Saturday, 11 September 2010

Calls of the Wild

The most notable thing about my morning trawl around the Nanaimo River estuary, was coming to the grim conclusion that, as utterly thrilling as autumn birding may be, it can also be extremely frustrating. In particular, as a relative newcomer to Vancouver Island, the unidentifiable calls of overhead passerines was really galling. No more meadow pipits and wagtails for me, now it's all, well, I don't know!
Despite my frantically scribing poorly rendered vocalisations in my notebook, I came out with nothing.
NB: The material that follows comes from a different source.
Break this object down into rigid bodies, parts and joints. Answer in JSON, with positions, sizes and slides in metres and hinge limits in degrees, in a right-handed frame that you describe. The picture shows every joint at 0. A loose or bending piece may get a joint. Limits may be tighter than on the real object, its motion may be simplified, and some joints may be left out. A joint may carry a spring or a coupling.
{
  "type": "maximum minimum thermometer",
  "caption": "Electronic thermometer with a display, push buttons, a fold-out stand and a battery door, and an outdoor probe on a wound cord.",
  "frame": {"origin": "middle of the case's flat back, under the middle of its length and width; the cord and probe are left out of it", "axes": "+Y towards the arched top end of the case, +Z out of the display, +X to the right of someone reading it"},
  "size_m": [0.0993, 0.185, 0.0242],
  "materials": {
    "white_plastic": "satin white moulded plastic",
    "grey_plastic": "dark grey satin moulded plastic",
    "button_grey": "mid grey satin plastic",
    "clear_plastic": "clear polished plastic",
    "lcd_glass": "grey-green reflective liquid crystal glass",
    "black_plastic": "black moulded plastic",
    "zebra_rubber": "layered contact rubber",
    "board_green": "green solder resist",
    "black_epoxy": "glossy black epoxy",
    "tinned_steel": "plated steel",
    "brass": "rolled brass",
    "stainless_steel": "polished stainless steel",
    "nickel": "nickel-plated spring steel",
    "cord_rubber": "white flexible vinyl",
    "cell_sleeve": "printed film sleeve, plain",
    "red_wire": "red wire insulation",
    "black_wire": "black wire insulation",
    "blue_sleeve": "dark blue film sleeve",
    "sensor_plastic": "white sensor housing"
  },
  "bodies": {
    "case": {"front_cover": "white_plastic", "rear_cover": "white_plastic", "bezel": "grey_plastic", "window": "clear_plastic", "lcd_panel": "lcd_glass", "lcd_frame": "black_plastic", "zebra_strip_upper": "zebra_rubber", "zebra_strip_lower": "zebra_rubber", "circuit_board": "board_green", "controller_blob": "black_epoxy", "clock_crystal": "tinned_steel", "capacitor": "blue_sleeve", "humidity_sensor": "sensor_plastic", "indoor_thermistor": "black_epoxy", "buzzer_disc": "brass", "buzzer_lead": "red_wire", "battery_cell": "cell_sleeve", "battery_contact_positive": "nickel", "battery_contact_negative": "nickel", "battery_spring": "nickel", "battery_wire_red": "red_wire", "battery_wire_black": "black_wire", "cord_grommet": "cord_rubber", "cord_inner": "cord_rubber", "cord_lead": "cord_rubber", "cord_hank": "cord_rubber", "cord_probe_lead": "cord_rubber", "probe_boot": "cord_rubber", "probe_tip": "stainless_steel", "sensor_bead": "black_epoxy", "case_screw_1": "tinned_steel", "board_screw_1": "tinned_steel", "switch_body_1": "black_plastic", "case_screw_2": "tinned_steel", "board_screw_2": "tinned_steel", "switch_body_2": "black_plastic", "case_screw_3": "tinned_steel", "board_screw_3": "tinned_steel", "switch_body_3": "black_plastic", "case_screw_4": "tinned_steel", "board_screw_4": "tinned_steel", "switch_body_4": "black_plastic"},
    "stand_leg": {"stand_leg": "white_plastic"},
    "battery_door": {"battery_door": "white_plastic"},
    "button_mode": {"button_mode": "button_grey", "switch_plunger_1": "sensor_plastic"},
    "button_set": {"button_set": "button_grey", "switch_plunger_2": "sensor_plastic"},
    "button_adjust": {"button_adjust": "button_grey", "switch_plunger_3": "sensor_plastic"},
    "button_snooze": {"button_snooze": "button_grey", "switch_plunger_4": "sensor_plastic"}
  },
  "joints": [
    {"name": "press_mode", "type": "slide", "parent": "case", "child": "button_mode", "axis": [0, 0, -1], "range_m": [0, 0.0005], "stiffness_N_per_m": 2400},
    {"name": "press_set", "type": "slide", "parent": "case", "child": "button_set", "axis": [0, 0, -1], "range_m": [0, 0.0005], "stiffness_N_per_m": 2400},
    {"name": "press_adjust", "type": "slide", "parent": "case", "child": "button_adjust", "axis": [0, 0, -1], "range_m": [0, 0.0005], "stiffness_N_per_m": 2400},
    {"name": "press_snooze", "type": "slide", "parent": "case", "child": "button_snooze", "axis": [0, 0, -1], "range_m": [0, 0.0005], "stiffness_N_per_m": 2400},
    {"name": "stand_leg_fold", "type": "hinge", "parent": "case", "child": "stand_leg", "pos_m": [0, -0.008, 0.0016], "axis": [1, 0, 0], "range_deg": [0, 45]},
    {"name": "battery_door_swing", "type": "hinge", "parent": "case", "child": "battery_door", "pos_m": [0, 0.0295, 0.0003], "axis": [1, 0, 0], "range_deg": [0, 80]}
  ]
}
God only knows what was flying over my head...
Equally frustrating was the golden plover sp. that I could clearly hear, but couldn't locate - it was obviously flying but could I find it? No. No, I couldn't.
Okay, now to the birds that kindly showed themselves to me.
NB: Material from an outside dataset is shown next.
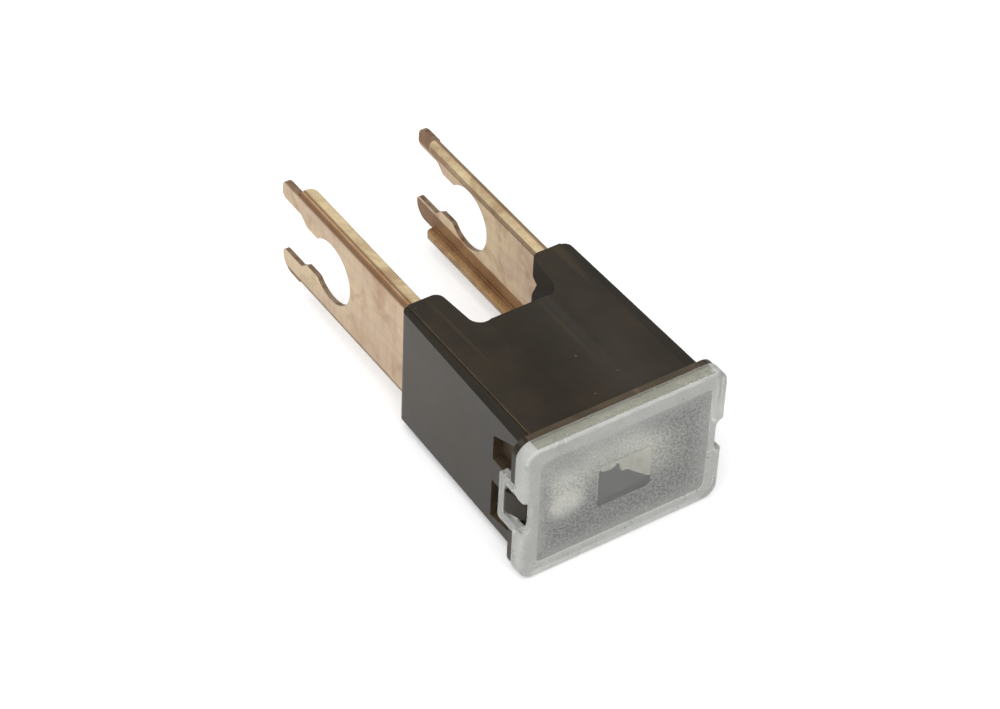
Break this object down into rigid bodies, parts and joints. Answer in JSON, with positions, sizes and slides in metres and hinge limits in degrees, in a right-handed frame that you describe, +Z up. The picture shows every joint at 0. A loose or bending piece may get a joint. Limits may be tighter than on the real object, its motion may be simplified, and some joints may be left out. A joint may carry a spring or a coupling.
{
  "type": "fuse",
  "caption": "Bolt-down cartridge fuse with a dark moulded housing, a clear latched cover and a pair of forked copper-alloy legs.",
  "frame": {"origin": "middle of the part's footprint, on the plane that the cover's lower edge touches as the fuse lies on its broad side", "axes": "+X across the cover, +Y from the cover towards the forked ends of the legs, +Z up, out of the upper broad face"},
  "size_m": [0.022, 0.0464, 0.0158],
  "materials": {
    "housing": "moulded brown-black thermoplastic",
    "cover": "clear plastic, frosted on the front panel, polished on the window",
    "terminal": "bare copper alloy sheet with rolling marks",
    "fuse_link": "tinned copper-alloy strip",
    "tin_pellet": "dull tin"
  },
  "bodies": {
    "root": {"housing": "housing", "cover": "cover", "terminal_left": "terminal", "terminal_right": "terminal", "fuse_link": "fuse_link", "tin_pellet": "tin_pellet"}
  },
  "joints": []
}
A flock of 7 long-billed dowitcher were flushed from the river by a marauding sharp-shinned hawk, and a further pair were roosting on the marsh.
A single orange-crowned warbler, the first I've seen for ages, was in the bushes around the platform. Around 60-70 savannah sparrows were in the area.
The juv northern harrier, an osprey and a merlin were also kicking around, and numerous turkey vultures were moving through.
A cloud of barn swallows, incidentally heading north (huh?), contained a pair of late violet-green swallows.
Hoping that the tide would have dropped enough to allow access to the marsh, I headed for Holden Creek. The shrubbery along the path was quite lively - at least 2 Lincoln's sparrows and my first golden-crowned sparrow of the fall were among a group of savannah and white-crowned. A couple of common yellowthroat, several chestnut-backed chickadees, a Bewick's wren, northern flickers, red-breasted nuthatches and song sparrows were also in the 'hood.
A female pintail was with a pair of mallard on the creek. Out on the marsh a couple of large wet German shepherds were running around proving either that they'd already flushed everything, or that there was nothing much to flush. 8 green-winged teal were the only things that spooked.
The farmer's fields appeared to be alive with loads of sparrows and such, but the creek was still too high to cross and the dogs were slightly off-putting too, to be honest...

* Oh, I forgot to mention - there seemed to be Steller's jays all over the place today. It seemed like everywhere I went, I was seeing ones and twos.